Earlier in the offseason, Dwayne Haskins made an interesting comment about his thoughts on Canada’s offense. He compared it to what he did in Jay Gruden’s West Coast his rookie season and what he saw Canada and Maryland do in 2018 (and they had an epic game). Here’s what Haskins said in mid-June.
“A lot of the stuff Coach Canada did or does is what he did at Maryland when he was there and I was in college…as far as the concepts, they’re not completely different. Even some stuff from my first year at Washington as far as West Coast concepts and schemes of that nature. A lot of variety in what he’s doing.”
So I’ve gone through a chunk of the Terps’ 2018 season, especially when Canada took over as interim head coach with the goal of trying to find some tendencies and running themes of his offense. Will every single thing there be included in Pittsburgh? Probably not or at least not to that extent. Canada has to compromise and work with the personnel he has.
But here are some elements of Canada’s offense worth watching in Pittsburgh.
Formation In Boundary (FIB)
This is one of those things that will be less of a factor in the NFL than in college because the pro games hash marks are much narrower than the college game. Still, “FIB” is something you don’t often see in football. Aligning the strength of the formation to the boundary/closed side of the field instead of the field/open side.
Here’s an example of FIB against Illinois. The idea here is to force defenses to make a choice. Either align your defense and man-power to the strength of the field with the most amount of people or cover real estate, all the grass that exists on the open side.
What Canada does a really good job of is aligning Formation In Boundary and then shifting/motioning back to the field side. Forcing the defense to adjust on the fly. Here’s an example.
I’m only going to spend a moment touching on this because it’s one of the most obvious hallmarks of Canada’s game and one we’ve discussed quite a bit. You see pre-snap motion and shifts on the vast majority of snaps. His offenses aren’t static or vanilla and bring a lot of energy pre-snap. Pittsburgh will likely be top five or at least top ten in motion rate this season.

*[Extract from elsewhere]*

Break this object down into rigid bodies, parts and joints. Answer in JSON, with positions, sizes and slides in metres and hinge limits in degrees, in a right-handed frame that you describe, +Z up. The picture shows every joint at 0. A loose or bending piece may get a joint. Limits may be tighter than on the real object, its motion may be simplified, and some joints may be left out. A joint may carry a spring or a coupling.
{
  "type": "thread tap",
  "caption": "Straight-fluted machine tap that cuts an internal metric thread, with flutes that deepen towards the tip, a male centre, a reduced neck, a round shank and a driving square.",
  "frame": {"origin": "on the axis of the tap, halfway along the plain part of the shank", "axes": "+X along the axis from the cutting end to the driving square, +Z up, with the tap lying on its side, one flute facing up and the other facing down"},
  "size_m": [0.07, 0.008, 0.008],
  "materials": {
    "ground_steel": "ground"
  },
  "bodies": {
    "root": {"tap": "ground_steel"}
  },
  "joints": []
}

With the motion comes plenty of jet sweeps and end arounds. Most of Canada’s work here comes under center. In Pittsburgh, you’ll probably see an increase in under-center snaps but a lot of this can be done out of pistol or shotgun. The jet-touch passes that have become so popular these days, with the added benefit of if the handoff is dropped, it’s incomplete, not a fumble like it would be from under center.
Canada loves to run these on third and short, 1-2 yards, from very tight splits. Condense the defense and then run horizontally with a quick receiver to hit the edge and get upfield. Pittsburgh did a little of this last season too with Chase Claypool. At 6’4, 230 and an impressive athlete, he’s the perfect guy for moments like this.

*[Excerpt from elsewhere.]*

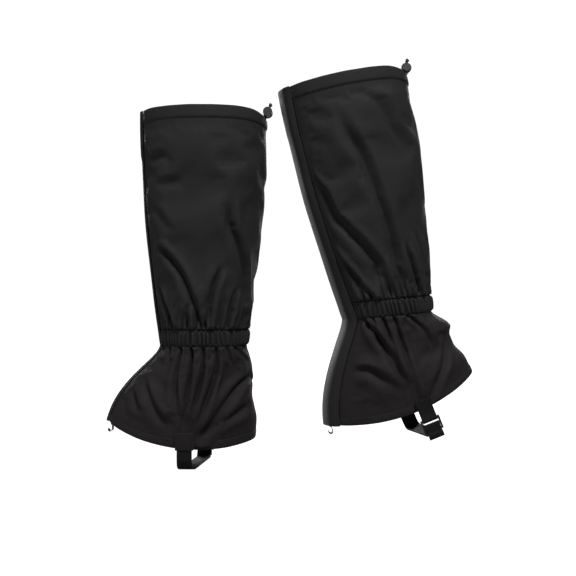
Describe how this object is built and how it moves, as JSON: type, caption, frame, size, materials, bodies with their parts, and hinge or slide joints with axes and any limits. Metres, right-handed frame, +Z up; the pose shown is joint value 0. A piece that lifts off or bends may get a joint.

But Canada does a good job of building off those jet looks. They can be the actual playcall or they can be window dressing. He prefers to fake a jet to the field side and then run inside zone away from it to the boundary side. Get the defense’s eyes and feet moving away from where the ball is going.
You especially see that in the first clip versus Indiana. Faking the jet play distracts the RDE and the linebacker standing in the end zone. The back has a clear path into the end zone. In the second clip against Texas, they jet away and half-boot to the field and hit the back in the flat (a common concept you’re going to see in Pittsburgh).

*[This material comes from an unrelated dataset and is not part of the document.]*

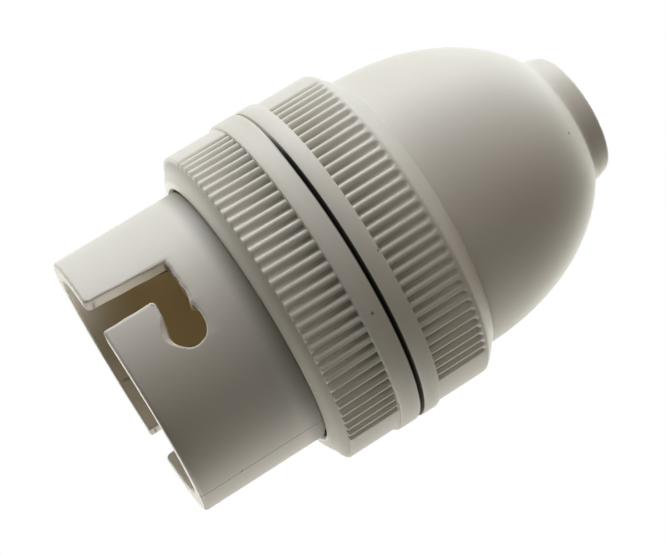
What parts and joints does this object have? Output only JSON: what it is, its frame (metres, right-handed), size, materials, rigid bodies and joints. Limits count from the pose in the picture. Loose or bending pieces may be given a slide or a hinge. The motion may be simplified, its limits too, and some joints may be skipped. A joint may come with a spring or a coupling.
{
  "type": "pendant lamp holder",
  "caption": "White moulded bayonet lamp holder with J-slotted barrel, ribbed shade ring and domed screw cap with a cord neck.",
  "frame": {"origin": "centre of the mouth's rim, on the plane that the holder stands on, which is the bottom centre of the bounding box", "axes": "+Z along the holder's axis from the lamp mouth to the cord neck, -Y faces the middle of the first bayonet slot's travel, +X to the right of that view"},
  "size_m": [0.0342, 0.0342, 0.0515],
  "materials": {
    "barrel_plastic": "satin moulded plastic",
    "ring_plastic": "satin moulded plastic",
    "cap_plastic": "satin moulded plastic",
    "block_plastic": "satin moulded plastic",
    "insulator": "matte",
    "terminal_brass": "turned",
    "plunger_brass": "turned",
    "screw_steel": "plated",
    "spring_steel": "drawn wire"
  },
  "bodies": {
    "holder": {"barrel": "barrel_plastic", "guide_plate": "insulator", "terminal_block": "block_plastic", "terminal_a": "terminal_brass", "terminal_b": "terminal_brass", "spring_a": "spring_steel", "spring_b": "spring_steel", "plate_screw": "screw_steel"},
    "shade_ring": {"shade_ring": "ring_plastic"},
    "cap": {"cap": "cap_plastic"},
    "plunger_a": {"plunger_a": "plunger_brass"},
    "plunger_b": {"plunger_b": "plunger_brass"},
    "terminal_screw_a": {"terminal_screw_a": "screw_steel"},
    "terminal_screw_b": {"terminal_screw_b": "screw_steel"}
  },
  "joints": [
    {"name": "shade_ring_slide", "type": "slide", "parent": "holder", "child": "shade_ring", "axis": [0, 0, -1], "range_m": [0, 0.013]},
    {"name": "cap_lift", "type": "slide", "parent": "holder", "child": "cap", "axis": [0, 0, 1], "range_m": [0, 0.025]},
    {"name": "plunger_a_slide", "type": "slide", "parent": "holder", "child": "plunger_a", "axis": [0, 0, 1], "range_m": [0, 0.004], "stiffness_N_per_m": 1200, "springref_m": -0.001, "deforming": ["spring_a"]},
    {"name": "terminal_screw_a_slide", "type": "slide", "parent": "holder", "child": "terminal_screw_a", "axis": [0.9914, -0.1305, 0], "range_m": [0, 0.001]},
    {"name": "plunger_b_slide", "type": "slide", "parent": "holder", "child": "plunger_b", "axis": [0, 0, 1], "range_m": [0, 0.004], "stiffness_N_per_m": 1200, "springref_m": -0.001, "deforming": ["spring_b"]},
    {"name": "terminal_screw_b_slide", "type": "slide", "parent": "holder", "child": "terminal_screw_b", "axis": [-0.9914, 0.1305, 0], "range_m": [0, 0.001]}
  ]
}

Something that’s becoming more popular with the league’s most creative and innovative offenses. Typically, offenses line up 2×2 or 3×1. The Steelers “base” offense in 11 personnel is the latter, 3×1. At least, it was under previous regimes. It probably will remain that way under Canada but you’ll see different pre-snap alignments. Like 4×0 or 4×1 looks. Four receivers to one side, often used on bubble screens or part of RPOs.
Lot of zone runs, of course, but there were some power/gap runs too. Canada’s offense mixed in a heavy dose of pin/pull runs with the center and backside guard, or backside guard and backside tackle. Good mix of counter runs with lead blockers in front. Still think the Steelers’ run game will predominantly be zone but it won’t be exclusive to it.
Third & Long = 2×2, Spacing/Divide Concepts
I didn’t get a great sense of his pass game concepts. Watching broadcast tape didn’t help matters. Some mesh on third and medium but what I saw most often was on third and obvious pass situations, was Canada going 2×2 and running spacing/divide (often mirrored) concepts.
Trying to stress the safeties and give the QB an easy read. Here’s a few examples.
In the first clip against Illinois, Maryland aligns 2×2. To the top/boundary side, the two receivers run a spacing concept. Switch routes with #2 running to the corner and #1 running a post. It puts the deep-half safety in conflict (a corner route to the bottom holds and widens the other safety) and opens up the throw on the post for the TD.
In the second clip against Indiana, they run a smash route to the top and a switch route to the bottom. And in the third clip, another spacing concept to the top as #2 finds grass past the linebackers and in front of the safeties to make a nice grab and move the sticks on 3rd and 10.